• [What is required] Every line from the one with "and threaded shank" to the one with "cad_parts[node].hide_render = cad_parts[node].hide_viewport", including those two, is to be copied exactly; all other lines of the entries below are left out.
#####
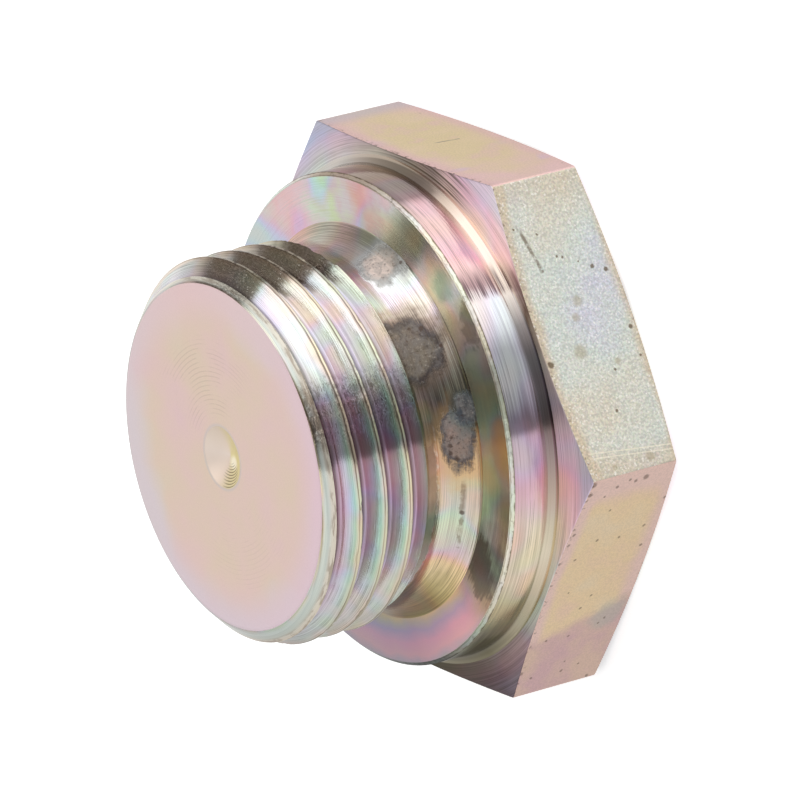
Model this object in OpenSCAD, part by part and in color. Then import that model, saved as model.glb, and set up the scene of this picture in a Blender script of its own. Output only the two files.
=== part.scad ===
// Threaded plug: a hexagon head, a round sealing collar and a short fine-threaded shank.
// It is turned from hexagon bar in one piece, so the model is made the same way: a bar that
// carries the hexagon and the thread is cut to the outline that the turning leaves.
// It stands on the back of its head, with the thread pointing up.

/* [Hexagon head] */
// Width across the flats
across_flats = 27; // [26.6:0.1:32]
// Height of the head, from its back to the foot of the collar
head_h = 6; // [4:0.1:12]
// Slope of the turned faces at the corners, in degrees
corner_slope = 10.5; // [5:0.5:30]
// Diameter of the flat on the back of the head
back_flat_d = 25.6; // [20:0.1:26.5]
// Width of the flat ring round the foot of the collar
front_ring_w = 0.05; // [0.05:0.05:0.3]

/* [Collar] */
// Diameter of the collar
collar_d = 25.5; // [23.5:0.1:25.8]
// Height of the collar above the head
collar_h = 2.5; // [1.5:0.1:6]
// Radius of the fillet at the foot of the collar
foot_r = 0.4; // [0.1:0.05:0.5]
// Width of the bevel on the rim of the collar
rim_w = 0.2; // [0.1:0.05:0.6]

/* [Thread] */
// Outer diameter of the thread
thread_d = 20; // [17:0.5:22]
// Distance from one crest to the next
pitch = 1.5; // [1:0.25:2]
// Length of the shank, from the collar to its end
shank_l = 8.7; // [7:0.1:30]
// Turn of the thread about the axis, in degrees
thread_turn = 90; // [0:5:355]
// Width of the bevel on the end of the thread
end_bevel_w = 1.05; // [0.6:0.05:1.4]
// Radius that softens the edge of the end face
end_edge_r = 0.5; // [0.2:0.05:0.8]

/* [Undercut] */
// Length of the undercut, from the collar to the first crest
undercut_l = 3.2; // [3:0.1:4.5]
// Depth of the undercut below the root of the thread
undercut_depth = 0.1; // [0.05:0.05:0.3]
// Step from the thread's crest out to the edge of the undercut in the collar's face
undercut_step = 0.25; // [0.1:0.05:0.5]
// Radius of the fillet between the undercut and the collar
undercut_r = 2; // [1.6:0.1:2.4]
// Slope of the undercut's wall at the thread, in degrees from the face
undercut_slope = 40; // [30:1:45]

/* [Centre mark] */
// Diameter of the mark in the end face
mark_d = 3.2; // [1:0.1:6]
// Slope of the mark's dish at its edge, in degrees from the face
mark_slope = 35; // [15:1:60]

/* [Hidden] */

steel = [0.78, 0.72, 0.66];
round_fn = 96;      // facets of the round surfaces in a preview
turn_fn = 48;       // facets in one turn of the thread
over = 0.6;         // how far the bar stands past the turned outline

// Standard proportions of a metric thread with 60 degree flanks
flank_angle = 30;
thread_depth = 0.6134 * pitch;
crest_w = pitch / 8;

flats_r = across_flats / 2;
corner_r = flats_r / cos(30);
collar_r = collar_d / 2;
front_ring_r = collar_r + foot_r + front_ring_w;
crest_r = thread_d / 2;
root_r = crest_r - thread_depth;

face_z = head_h + collar_h;                 // sealing face of the collar
end_z = face_z + shank_l;                   // end of the shank
neck_r = root_r - undercut_depth;
mouth_r = crest_r + undercut_step;
fillet_h = sqrt(pow(undercut_r, 2) - pow(undercut_r - (mouth_r - neck_r), 2));
fillet_z = face_z + fillet_h;               // where the fillet runs into the neck
wall_h = (crest_r - neck_r) * tan(undercut_slope);
end_face_r = crest_r - end_bevel_w;
edge_cut = end_edge_r * tan(45 / 2);        // length that the softened edge takes off each side
dish_r = mark_d / 2 / sin(mark_slope);      // radius of the ball that would fill the centre mark

// Outline that the turning leaves, as half a section: radius across, height up
module turned_outline() {
    difference() {
        polygon([
            [0, 0],
            [back_flat_d / 2, 0],
            [corner_r + over, (corner_r + over - back_flat_d / 2) * tan(corner_slope)],
            [corner_r + over, head_h - (corner_r + over - front_ring_r) * tan(corner_slope)],
            [front_ring_r, head_h],
            [collar_r + foot_r, head_h],
            [collar_r, head_h + foot_r],
            [collar_r, face_z - rim_w],
            [collar_r - rim_w, face_z],
            [mouth_r, face_z],
            [neck_r, fillet_z],
            [neck_r, face_z + undercut_l - wall_h],
            [crest_r, face_z + undercut_l],
            [crest_r, end_z - end_bevel_w],
            [end_face_r + edge_cut * cos(45), end_z - edge_cut * sin(45)],
            [end_face_r - edge_cut, end_z],
            [0, end_z]
        ]);
        // Dish of the centre mark
        translate([0, end_z + dish_r * cos(mark_slope)]) circle(dish_r, $fn = round_fn);
        // Fillet at the foot of the collar
        translate([collar_r + foot_r, head_h + foot_r]) circle(foot_r, $fn = round_fn);
        // Fillet from the collar's face down to the neck
        intersection() {
            translate([neck_r + undercut_r, fillet_z]) circle(undercut_r, $fn = round_fn);
            translate([neck_r, face_z]) square([mouth_r - neck_r, fillet_h]);
        }
    }
    // Softened edge of the end face
    translate([end_face_r - edge_cut, end_z - end_edge_r]) circle(end_edge_r, $fn = round_fn);
}

module turned_blank() {
    rotate_extrude($fn = round_fn) turned_outline();
}

// Section of the thread's ridge at a given turn: its foot lies inside the shank, and its flanks
// run on past the crest, which the turned outline cuts flat
ridge_in = 0.12 * pitch;
ridge_out = 0.12;
function half_w(r) = crest_w / 2 + (crest_r - r) * tan(flank_angle);
function ridge_section(k) =
    let (a = 360 * k / turn_fn + thread_turn, z = face_z + pitch * k / turn_fn)
    [for (p = [[root_r - ridge_in, -1], [crest_r + ridge_out, -1], [crest_r + ridge_out, 1], [root_r - ridge_in, 1]])
        [p[0] * cos(a), p[0] * sin(a), z + p[1] * half_w(p[0])]];

// Helical ridge of the thread, from inside the undercut to past the end face
module thread_ridge() {
    first = turn_fn;
    last = ceil((shank_l / pitch + 1) * turn_fn);
    rings = last - first;
    points = [for (k = [first : last]) each ridge_section(k)];
    sides = [for (k = [0 : rings - 1], s = [0 : 3])
        let (a = 4 * k + s, b = 4 * k + (s + 1) % 4)
        each [[a, b, b + 4], [a, b + 4, a + 4]]];
    caps = [[3, 2, 1, 0], [4 * rings, 4 * rings + 1, 4 * rings + 2, 4 * rings + 3]];
    polyhedron(points = points, faces = concat(sides, caps), convexity = 10);
}

// Bar before it is turned: hexagon, stub for the undercut's fillet and threaded shank
module threaded_bar() {
    translate([0, 0, -over]) cylinder(h = face_z + 2 * over, r = corner_r, $fn = 6);
    translate([0, 0, face_z - over]) cylinder(h = fillet_h + over, r = mouth_r + over, $fn = round_fn);
    translate([0, 0, face_z - over]) cylinder(h = shank_l + 2 * over, r = root_r, $fn = round_fn);
    thread_ridge();
}

module plug() {
    color(steel)
        intersection() {
            turned_blank();
            threaded_bar();
        }
}

plug();
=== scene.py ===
"""Threaded plug: a hexagon head, a sealing collar and a short fine-threaded shank, zinc plated.

The plug stands on the back of its head with its thread up. It is made here as it is made on a
lathe: a turned blank, the hexagon of the bar, and a thread cut into the shank.
All sizes are in millimetres and are the same as in the part's source.
"""
import math

import bpy
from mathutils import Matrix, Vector, noise


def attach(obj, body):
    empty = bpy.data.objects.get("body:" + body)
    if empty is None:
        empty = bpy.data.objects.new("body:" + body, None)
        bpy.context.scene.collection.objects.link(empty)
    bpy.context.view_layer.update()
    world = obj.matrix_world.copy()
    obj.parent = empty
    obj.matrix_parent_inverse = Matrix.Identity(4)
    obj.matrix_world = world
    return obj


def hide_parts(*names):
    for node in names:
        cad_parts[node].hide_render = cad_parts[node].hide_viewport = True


MM = 0.001

# Sizes of the plug, as in the part's source
ACROSS_FLATS = 27
HEAD_H = 6
CORNER_SLOPE = 10.5
BACK_FLAT_R = 12.8
COLLAR_R = 12.75
COLLAR_H = 2.5
FOOT_R = 0.4
FRONT_RING_R = 13.2
RIM_W = 0.2
THREAD_R = 10
PITCH = 1.5
SHANK_L = 8.7
END_BEVEL_W = 1.05
END_EDGE_R = 0.5
UNDERCUT_L = 3.2
UNDERCUT_DEPTH = 0.1
UNDERCUT_R = 2
UNDERCUT_SLOPE = 40
MOUTH_R = 10.25
MARK_R = 1.6
MARK_SLOPE = 35

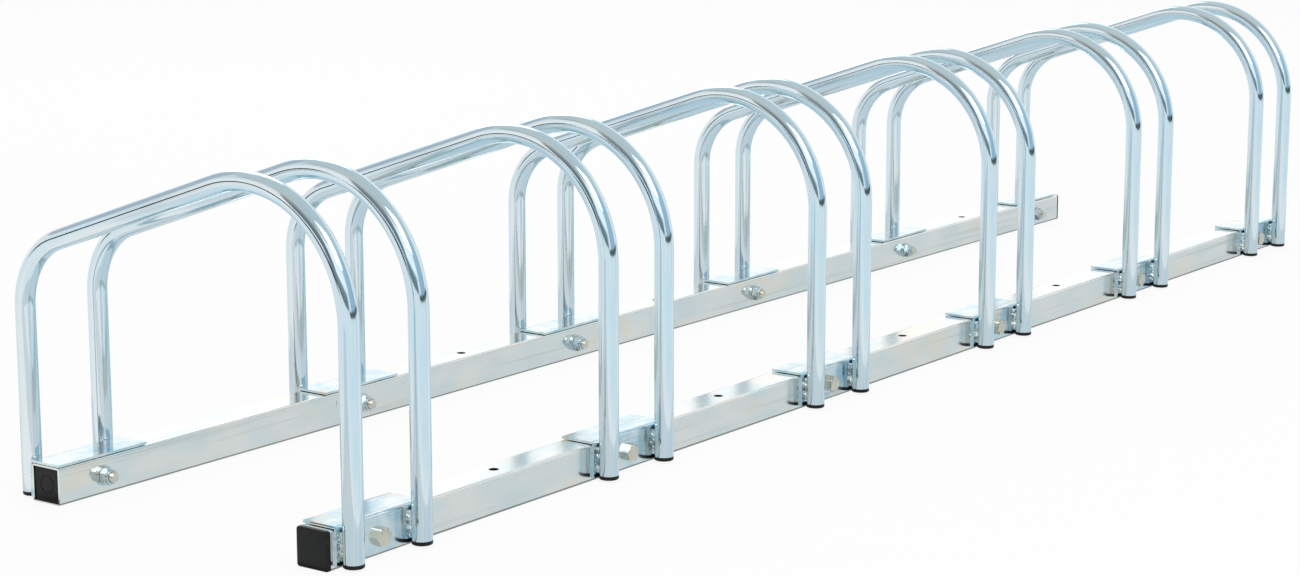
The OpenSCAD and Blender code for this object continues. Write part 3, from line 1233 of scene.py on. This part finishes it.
@dataclass
class Fasteners:
    """Hexagon bolts with their heads outside, and washers and nuts on the rails' inner faces."""

    places: Places
    flats: float = 13 * MM
    head: float = 5.3 * MM
    face_share: float = 0.95
    chamfer: float = math.radians(30)
    corner_soft: float = 0.12
    face_steps: tuple[float, ...] = (0.0, 0.12, 0.3, 0.5, 0.75, 1.0)
    dish_shares: Triple = (0.2, 0.75, 0.97)
    dish_depths: Triple = (0.18, 0.12, 0.0)
    shank_r: float = 4 * MM
    pitch: float = 1.25 * MM
    pitch_steps: int = 10
    thread_depth: float = 0.62 * MM
    thread_len: float = 13 * MM
    tooth_gain: float = 1.25
    tooth_flat: float = 0.12
    runout_pitches: float = 2.0
    end_bevel: float = 0.8 * MM
    end_shares: Span = (0.9, 0.5)
    nut: float = 6.5 * MM
    collar_drop: float = 0.9 * MM
    collar_rise: float = 1.7 * MM
    collar_roll: float = 0.9 * MM
    collar_r: float = 6.0 * MM
    collar_points: int = 6
    bore_clearance: float = 0.05 * MM
    lead_in: float = 0.6 * MM
    top_lead_in: float = 0.3 * MM
    washer: float = 1.6 * MM
    washer_r: float = 8 * MM
    washer_bore: float = 4.25 * MM
    washer_edge: float = 0.25 * MM
    washer_points: int = 5
    sharp_deg: float = 24.0
    columns: int = 48
    seed: int = 7

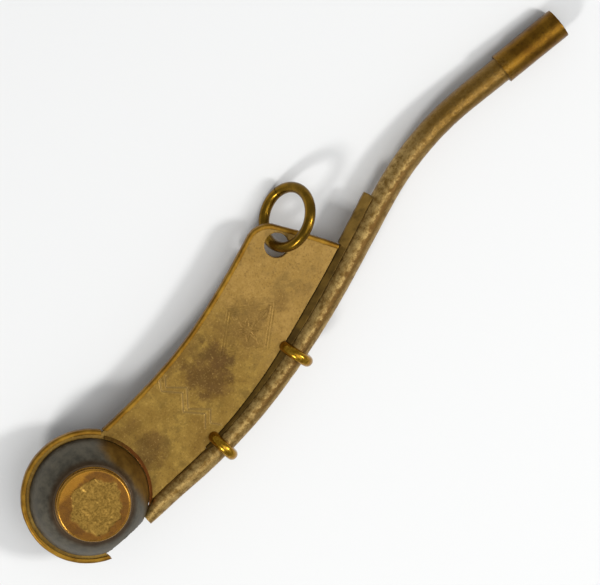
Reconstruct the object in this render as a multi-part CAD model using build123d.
#####
• [Solved exercise]
// Bar before it is turned: hexagon, stub for the undercut's fillet and threaded shank
module threaded_bar() {
    translate([0, 0, -over]) cylinder(h = face_z + 2 * over, r = corner_r, $fn = 6);
    translate([0, 0, face_z - over]) cylinder(h = fillet_h + over, r = mouth_r + over, $fn = round_fn);
    translate([0, 0, face_z - over]) cylinder(h = shank_l + 2 * over, r = root_r, $fn = round_fn);
    thread_ridge();
}

module plug() {
    color(steel)
        intersection() {
            turned_blank();
            threaded_bar();
        }
}

plug();
=== scene.py ===
"""Threaded plug: a hexagon head, a sealing collar and a short fine-threaded shank, zinc plated.

The plug stands on the back of its head with its thread up. It is made here as it is made on a
lathe: a turned blank, the hexagon of the bar, and a thread cut into the shank.
All sizes are in millimetres and are the same as in the part's source.
"""
import math

import bpy
from mathutils import Matrix, Vector, noise


def attach(obj, body):
    empty = bpy.data.objects.get("body:" + body)
    if empty is None:
        empty = bpy.data.objects.new("body:" + body, None)
        bpy.context.scene.collection.objects.link(empty)
    bpy.context.view_layer.update()
    world = obj.matrix_world.copy()
    obj.parent = empty
    obj.matrix_parent_inverse = Matrix.Identity(4)
    obj.matrix_world = world
    return obj


def hide_parts(*names):
    for node in names:
        cad_parts[node].hide_render = cad_parts[node].hide_viewport = True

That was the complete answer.